Information supplied:
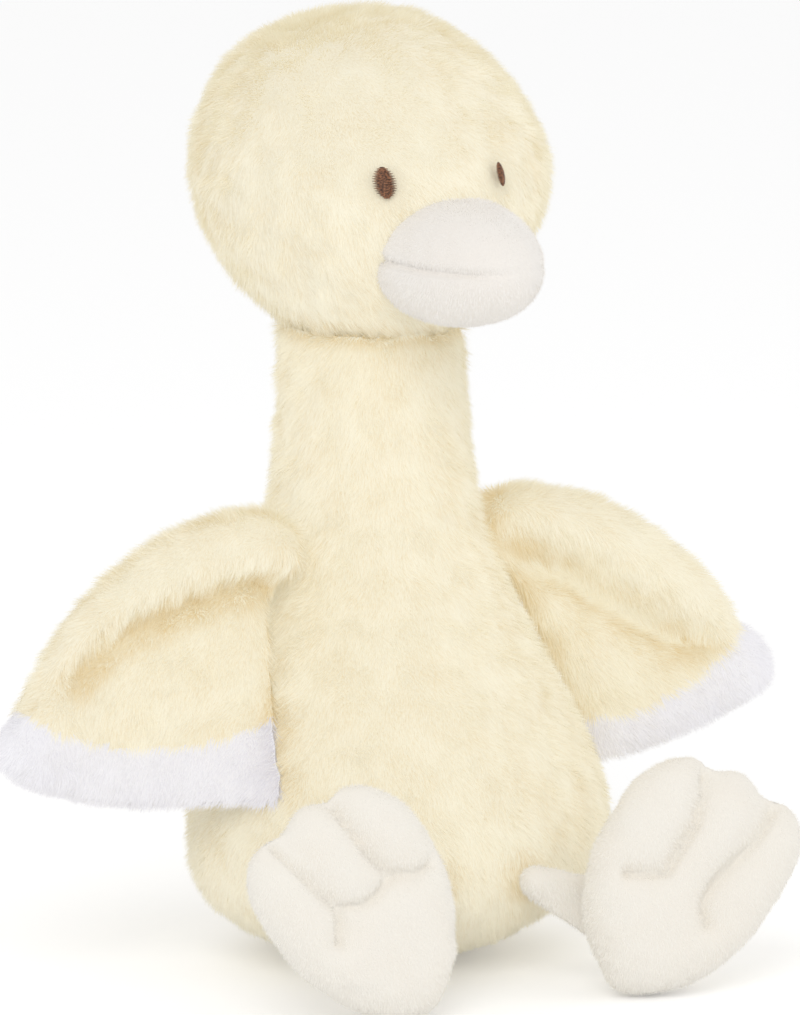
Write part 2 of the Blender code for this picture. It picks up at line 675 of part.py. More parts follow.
def make_leg(side, name, frame, end):
    """A short stuffed velour tube, gathered to a small end at the hip and flaring onto the foot."""
    half_width, half_depth, setback, slope = body_at(HIP_HEIGHT)
    depth_here = half_depth * math.sqrt(1 - (HIP_OUT[side] / half_width) ** 2)
    hip = Vector((side * HIP_OUT[side], setback - depth_here - HIP_RADIUS - GAP, HIP_HEIGHT))
    run = (end - hip).normalized()
    up = (Vector((0.0, 0.0, 1.0)) - run * run.z).normalized()
    fore = run.cross(up) * side
    inward = -frame.across
    lift = frame.front.cross(inward).normalized()
    if lift.z < 0:
        lift = -lift
    turn = [2 * math.pi * step / LEG_SIDES for step in range(LEG_SIDES)]
    made = []
    for angle in (math.radians(72), math.radians(40)):
        small = HIP_RADIUS * math.cos(angle)
        made.append([hip - run * (HIP_RADIUS * math.sin(angle)) + fore * (small * math.cos(a))
                     + up * (small * math.sin(a)) for a in turn])
    first = [hip + fore * (HIP_RADIUS * math.cos(a)) + up * (HIP_RADIUS * math.sin(a)) for a in turn]
    last = [end + inward * (LEG_END_WIDTH * math.cos(a)) + lift * (LEG_END_HEIGHT * math.sin(a)) for a in turn]
    for step in range(LEG_STEPS + 1):
        share = step / LEG_STEPS
        made.append([low.lerp(high, share) for low, high in zip(first, last)])
    leg = piece(name, loft(made), VELOUR, 0.85)
    carrier = pivot(name + "_swing_axis", hip)
    hang(leg, carrier, hip)
    return carrier, hip


def make_duck():
    make_body()
    make_tail()
    make_head()
    for side, word in ((-1, "right"), (1, "left")):
        make_wing(side, "wing_" + word)
        frame, end, foot_carrier = make_foot(side, "foot_" + word)
        leg_carrier, hip = make_leg(side, "leg_" + word, frame, end)
        foot_carrier.location -= hip
        foot_carrier.parent = leg_carrier


make_duck()
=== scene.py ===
"""Looks of the seated plush duck: stuffed skins with a pile of real fibres, velour feet and stitched eyes."""

import math

import bmesh
import bpy
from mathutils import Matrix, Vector, noise
from mathutils.bvhtree import BVHTree


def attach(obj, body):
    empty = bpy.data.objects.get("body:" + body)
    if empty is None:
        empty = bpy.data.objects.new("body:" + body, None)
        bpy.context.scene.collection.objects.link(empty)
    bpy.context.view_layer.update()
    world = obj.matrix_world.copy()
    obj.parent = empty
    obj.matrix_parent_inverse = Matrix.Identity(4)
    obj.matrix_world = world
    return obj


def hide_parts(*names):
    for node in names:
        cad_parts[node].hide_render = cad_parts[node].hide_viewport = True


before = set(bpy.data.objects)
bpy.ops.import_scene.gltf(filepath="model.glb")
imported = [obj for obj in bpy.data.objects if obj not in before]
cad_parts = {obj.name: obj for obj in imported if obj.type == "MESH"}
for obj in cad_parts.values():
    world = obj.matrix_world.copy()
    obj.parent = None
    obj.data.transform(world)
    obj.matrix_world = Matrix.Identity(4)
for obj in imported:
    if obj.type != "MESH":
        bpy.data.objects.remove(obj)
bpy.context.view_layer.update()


# Studio
# A pale seamless floor and soft light from all round, with a larger softbox high on the left.
# The camera is a long lens at the photograph's angle, a little above the duck and to its right.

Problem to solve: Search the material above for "empty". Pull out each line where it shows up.

Task response:
    empty = bpy.data.objects.get("body:" + body)
    if empty is None:
        empty = bpy.data.objects.new("body:" + body, None)
        bpy.context.scene.collection.objects.link(empty)
    obj.parent = empty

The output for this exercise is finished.